Апельсиновое дерево, росшее рядом с домом, начало мерно раскачиваться, взмахивая всеми ветками одновременно, и вдруг сбросило на стоявшую возле дома компанию штук двадцать апельсинов – крупных, размером с два кулака.

Тут игра в «замри» прекратила своё существование.

Миммо и Жутти завизжали и бросились бежать, прикрывая головы руками. Пинуччо попятился, упал, поднялся и помчался вслед за визжавшими сестрицами – молча и так быстро, что вскоре обогнал их.

Ветрувия тоже споткнулась, запуталась в юбках, и скорчилась комочком, закрывая лицо ладонями, но подглядывая сквозь пальцы, а вот синьоре Ческе повезло меньше всех.

Я видела, как виноградная лоза захлестнула ногу синьоры, словно арканом, затянула петлю и потащила в кусты.

- На помощь! Помогите! – завопила Ческа, но новые и новые петли винограда захлёстывали её, как зелёные верёвки или… как зелёные змеи.

Ческу перевернуло на спину, и она никак не могла ухватиться хотя бы за траву, чтобы удержаться.

- Доченьки!.. Сыночек!.. – взвыла добрая матушка, когда до кустов оставалось шагов пять.

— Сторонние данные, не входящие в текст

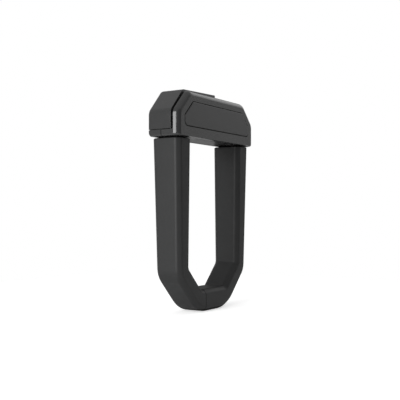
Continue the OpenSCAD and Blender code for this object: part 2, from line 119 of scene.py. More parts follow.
def make_world():
    """Surroundings that the camera sees white and that light the lock less than they look."""
    world = bpy.data.worlds.new("studio")
    world.use_nodes = True
    nodes, links = world.node_tree.nodes, world.node_tree.links
    dim = nodes["Background"]
    dim.inputs["Color"].default_value = WHITE
    around = nodes.new("ShaderNodeTexCoord")
    strength = None
    for direction, edges, share in DARK_FIELDS:
        side = nodes.new("ShaderNodeVectorMath")
        side.operation = "DOT_PRODUCT"
        side.inputs[1].default_value = direction
        links.new(around.outputs["Generated"], side.inputs[0])
        fade = nodes.new("ShaderNodeMapRange")
        fade.interpolation_type = "SMOOTHSTEP"
        for key, value in zip(("From Min", "From Max", "To Min", "To Max"), (*edges, 1.0, share)):
            fade.inputs[key].default_value = value
        links.new(side.outputs["Value"], fade.inputs["Value"])
        both = nodes.new("ShaderNodeMath")
        both.operation = "MULTIPLY"
        both.inputs[1].default_value = WORLD_LIGHT
        links.new(fade.outputs["Result"], both.inputs[0])
        if strength is not None:
            links.new(strength, both.inputs[1])
        strength = both.outputs[0]
    links.new(strength, dim.inputs["Strength"])
    seen = nodes.new("ShaderNodeBackground")
    seen.inputs["Color"].default_value = WHITE
    seen.inputs["Strength"].default_value = WORLD_SEEN
    path = nodes.new("ShaderNodeLightPath")
    mix = nodes.new("ShaderNodeMixShader")
    links.new(path.outputs["Is Camera Ray"], mix.inputs[0])
    links.new(dim.outputs[0], mix.inputs[1])
    links.new(seen.outputs[0], mix.inputs[2])
    links.new(mix.outputs[0], nodes["World Output"].inputs["Surface"])
    scene.world = world


for row in SOFT_LIGHTS:
    add_softbox(*row)
make_world()
scene.view_settings.view_transform = "Standard"

# ---- floor ----

FLOOR_HALF = 0.4
FLOOR_DROP = 0.0001
FLOOR_COLOUR = (0.93, 0.93, 0.93, 1)
# Glow on the lock and glow to the camera: it looks white without glare on the lock
FLOOR_GLOW = (0.05, 0.58)


def make_floor():
    material = bpy.data.materials.new("floor")
    material.use_nodes = True
    shader = material.node_tree.nodes["Principled BSDF"]
    shader.inputs["Base Color"].default_value = FLOOR_COLOUR
    shader.inputs["Roughness"].default_value = 1.0
    shader.inputs["Specular IOR Level"].default_value = 0.0
    shader.inputs["Emission Color"].default_value = WHITE
    nodes, links = material.node_tree.nodes, material.node_tree.links
    path, glow = nodes.new("ShaderNodeLightPath"), nodes.new("ShaderNodeMapRange")
    glow.inputs["To Min"].default_value, glow.inputs["To Max"].default_value = FLOOR_GLOW
    links.new(path.outputs["Is Camera Ray"], glow.inputs["Value"])
    links.new(glow.outputs["Result"], shader.inputs["Emission Strength"])
    level = CAD_BOX[0][2] - FLOOR_DROP
    corners = [(x * FLOOR_HALF, y * FLOOR_HALF, level) for x, y in ((-1, -1), (1, -1), (1, 1), (-1, 1))]
    mesh = bpy.data.meshes.new("floor")
    mesh.from_pydata(corners, [], [(0, 1, 2, 3)])
    mesh.materials.append(material)
    floor = bpy.data.objects.new("floor", mesh)
    scene.collection.objects.link(floor)


make_floor()

# ---- materials ----

# Cosines of the turn over which an edge's wear fades, and openness over which the painted shade in a
# seam fades
WORN_TURN = (0.86, 0.995)
DARK_OPENING = (0.3, 0.85)
# Reach in metres of wear at edges and of painted shade in seams, and the share of the colour left under
# a seam's painted shade
WEAR_REACH, METAL_WEAR_REACH = 0.0009, 0.0006
SEAM_REACH, METAL_SEAM_REACH = 0.004, 0.0012
SEAM_SHADE_SHARE, METAL_SEAM_SHADE_SHARE = 0.2, 0.12
SEAM_ROUGHER, WORN_SMOOTHER = 0.5, -0.06
MOULDED_WARMTH = -0.01
METAL_WEAR = 1.25


class Sheet:
    """A material's node tree, with a short way to add and join nodes."""

    def __init__(self, name):
        self.material = bpy.data.materials.new(name)
        self.material.use_nodes = True
        self.nodes = self.material.node_tree.nodes
        self.links = self.material.node_tree.links
        self.shader = self.nodes["Principled BSDF"]
        self.place = self.add("ShaderNodeTexCoord").outputs["Object"]

    def add(self, kind, **settings):
        node = self.nodes.new(kind)
        for key, value in settings.items():
            setattr(node, key, value)
        return node

    def join(self, source, target):
        self.links.new(source, target)

    def noise(self, size, detail, stretch=(1, 1, 1)):
        """Noise whose blobs are about size metres across."""
        mapping = self.add("ShaderNodeMapping")
        mapping.inputs["Scale"].default_value = stretch
        self.join(self.place, mapping.inputs["Vector"])
        node = self.add("ShaderNodeTexNoise")
        node.inputs["Scale"].default_value = 1 / size
        node.inputs["Detail"].default_value = detail
        self.join(mapping.outputs[0], node.inputs["Vector"])
        return node.outputs["Fac"]

    def pebbles(self, size):
        """Rounded grains about size metres across, 0 at their middles."""
        node = self.add("ShaderNodeTexVoronoi", feature="SMOOTH_F1")
        node.inputs["Scale"].default_value = 1 / size
        node.inputs["Smoothness"].default_value = 0.6
        self.join(self.place, node.inputs["Vector"])
        return node.outputs["Distance"]

    def spread(self, source, low, high, start=0.3, end=0.7):
        """Goes from low to high while the source goes from start to end."""
        node = self.add("ShaderNodeMapRange")
        for key, value in (("From Min", start), ("From Max", end), ("To Min", low), ("To Max", high)):
            node.inputs[key].default_value = value
        self.join(source, node.inputs["Value"])
        return node.outputs["Result"]

    def times(self, a, b):
        node = self.add("ShaderNodeMath", operation="MULTIPLY")
        self.join(a, node.inputs[0])
        self.join(b, node.inputs[1])
        return node.outputs[0]

    def plus(self, a, b, share):
        """a and a share of b."""
        node = self.add("ShaderNodeMath", operation="MULTIPLY_ADD")
        self.join(b, node.inputs[0])
        node.inputs[1].default_value = share
        self.join(a, node.inputs[2])
        return node.outputs[0]

    def edges(self, radius):
        """Rises towards 1 where the surface turns within radius: the worn edges."""
        bevel = self.add("ShaderNodeBevel", samples=4)
        bevel.inputs["Radius"].default_value = radius
        flat = self.add("ShaderNodeNewGeometry")
        dot = self.add("ShaderNodeVectorMath", operation="DOT_PRODUCT")
        self.join(bevel.outputs[0], dot.inputs[0])
        self.join(flat.outputs["Normal"], dot.inputs[1])
        return self.spread(dot.outputs["Value"], 1, 0, *WORN_TURN)

    def wear(self, reach, patch, detail, least):
        """Edge wear in patches about patch metres across, where the weakest has the share least."""
        return self.times(self.edges(reach), self.spread(self.noise(patch, detail), least, 1.0))

    def seams(self, reach):
        """Rises towards 1 where the surface is hemmed in within reach: seams and grooves. It masks the
        painted shade laid in them.
        """
        around = self.add("ShaderNodeAmbientOcclusion", samples=8)
        around.inputs["Distance"].default_value = reach
        return self.spread(around.outputs["AO"], 1, 0, *DARK_OPENING)

    def tint(self, factor, low, high):
        """Colour that goes from low to high with the factor."""
        node = self.add("ShaderNodeMix", data_type="RGBA")
        self.join(factor, node.inputs[0])
        node.inputs[6].default_value = (*low, 1)
        node.inputs[7].default_value = (*high, 1)
        return node.outputs[2]

    def over(self, factor, under, colour):
        """A plain colour laid over another by the factor."""
        node = self.add("ShaderNodeMix", data_type="RGBA")
        self.join(factor, node.inputs[0])
        self.join(under, node.inputs[6])
        node.inputs[7].default_value = (*colour, 1)
        return node.outputs[2]

    def bump(self, height, depth, under=None):
        node = self.add("ShaderNodeBump")
        node.inputs["Strength"].default_value = 1.0
        node.inputs["Distance"].default_value = depth
        self.join(height, node.inputs["Height"])
        if under is not None:
            self.join(under, node.inputs["Normal"])
        return node.outputs[0]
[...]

Разумеется, никто из «детишек» не вернулся, чтобы её спасти. Зато с грушевого дерева ей в лицо прилетела пригоршня дохлых цикад, и синьора вынуждена была замолчать, чтобы проплеваться и прокашляться. А кусты были всё ближе, и в них что-то вздохнуло и заворочалось, колыхая ветки.

- Отпусти её, - сказала я тихонько, по-русски.

Виноградная лоза сразу же распустила свои петли и зашелестела, возвращаясь к грушевому дереву, с которого раньше свешивались её плети.

Ческа вскочила и бросилась бежать вслед за своими детьми, а ветки олеандра заворачивались ей вслед и лупили по спине и ниже с такой силой, что синьора при каждом ударе подпрыгивала и взвизгивала ещё громче Миммо и Жутти.

Поляна перед домом мигом опустела, если не считать оставшейся Ветрувии. Стало тихо, деревья и кустарники мирно шелестели листвой, дождик постепенно затихал, выглянуло солнце, на небе раскинулась радуга, и только брошенный Миммо факел шипел, окончательно погасая.

Осмелев, я толкнула ставень и выглянула из окна.

- Как ты? – спросила я у Ветрувии.

- Как ты это сделала?! – воскликнула она в ответ, опасливо приподнимаясь.

- Сама не знаю, - ответила я. - Заходи! – и я протянула ей руку, чтобы помочь забраться в окно.

Ветрувия сделала шаг ко мне, но небо тут же потемнело из-за набежавших туч, налетел ветер, и деревья угрожающе качнулись, заскрипев ветками. Ветрувия охнула и съёжилась, втягивая голову в плечи.

- Всё хорошо, всё хорошо! – торопливо заговорила я, обращаясь неведомо к кому – то ли к дому, то ли к саду, то ли к небу над нашими головами. – Она моя подруга, она не желает никому зла! Она меня тоже защищала, и даже спасла…

Ветер постепенно утих, небо медленно, словно нехотя очистилось, и сад снова стал прежним садом – дивным, пышным, слегка диковатым, но садом, а не орудием возмездия.

- Иди сюда, - снова позвала я Ветрувию. – Не бойся!

Она оглянулась по сторонам, несмело взяла меня за руку, отдёрнула руку, подождала, потом опять взяла, и, благодаря нашим совместным усилиям вскоре моя подруга забралась в окно и стояла рядом со мной, со страхом оглядываясь.

- Зачем ты залезла сюда? – спросила она шёпотом. – Это же дом колдуна! Тебе Джианне мало?

- На самом деле, всё не так страшно, - успокоила я её. – Там, - я мотнула головой в ту сторону, куда скрылись Ческа и её семейка, - страшнее. Это тебя слуги Занха так отделали? – я взяла Ветрувию за подбородок, разглядывая её синяк.

- Не-ет, это матушка, - со вздохом протянула она. – Синьор Занха уехал, слуги почему-то сбежали, а один он не такой уж и храбрый, как оказалось, - она хихикнула, но сразу болезненно поморщилась. – А как ты сюда забралась? И как ты всё это устроила? Апо, ты… - она заколебалась и шёпотом закончила: - Ты продала душу дьяволу?!